Back and forth is made smoother with the designer-developer interface but for Kurt the real peace of mind came from the flexibility to create “products and features on the fly”. ” It lets me have truly robust and meaningful discussions with everyone from engineers and designers to marketing and board meetings.”

“Nothing beats show and tell.”

But what is the process behind the creation of Darby? “Agile. Prototyping doesn’t ‘fit’ into working with teams in an Agile environment. It is the Agile environment”, Kurt evangelizes.

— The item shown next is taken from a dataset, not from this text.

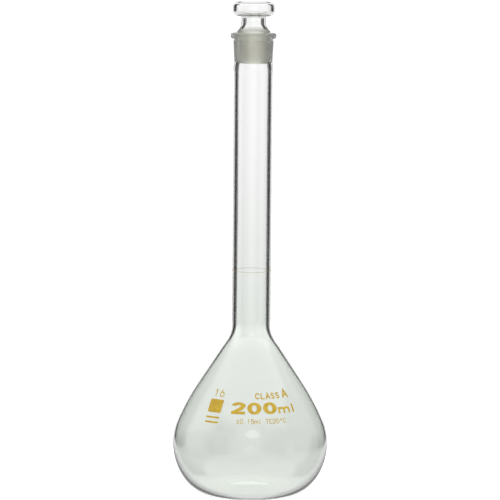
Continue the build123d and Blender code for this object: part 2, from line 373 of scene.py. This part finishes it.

Kurt marries Agile and prototyping and asks us to reflect the principles of the Agile Manifesto:

  • Individuals and interactions over processes and tools
  • Working software over comprehensive documentation
  • Customer collaboration over contract negotiation
  • Responding to change over following a plan

With Justinmind, Kurt says that he can “create an interaction feature, show it to my colleagues at any level in minutes. That means I can create a solution and collaborate in minutes, real conversations with real people about real interactions.” All necessary to launch a successful usage-based insurance platform.

But what about the other tenets of the manifesto? Does prototyping address that?

Prototyping for speed

“I can build a working idea in a few minutes, show working versions to my designers in a day.” Kurt is a man of efficiency and getting things done fast. As for customer collaboration and responding to change Kurt can sit down with a customer and prototype and make changes on the fly.

He can share it with shareholders to get their feedback and before you know it it’s been validated. It takes so little time that Kurt quips “I can do all the songs and dances with customers without wasting any of my design and engineering resources”.

The benefits of prototyping

Being a prototyping evangelist has its rewards. Darby launched and now the public is getting cheaper car insurance. Within a month, Kurt went from zero to hero, from idea to fully functional prototype.

“Prototyping is part of winning”, he says confidently. With a global team, a powerful prototyping tool and a whole lot of grit, Kurt was able to do what he does best.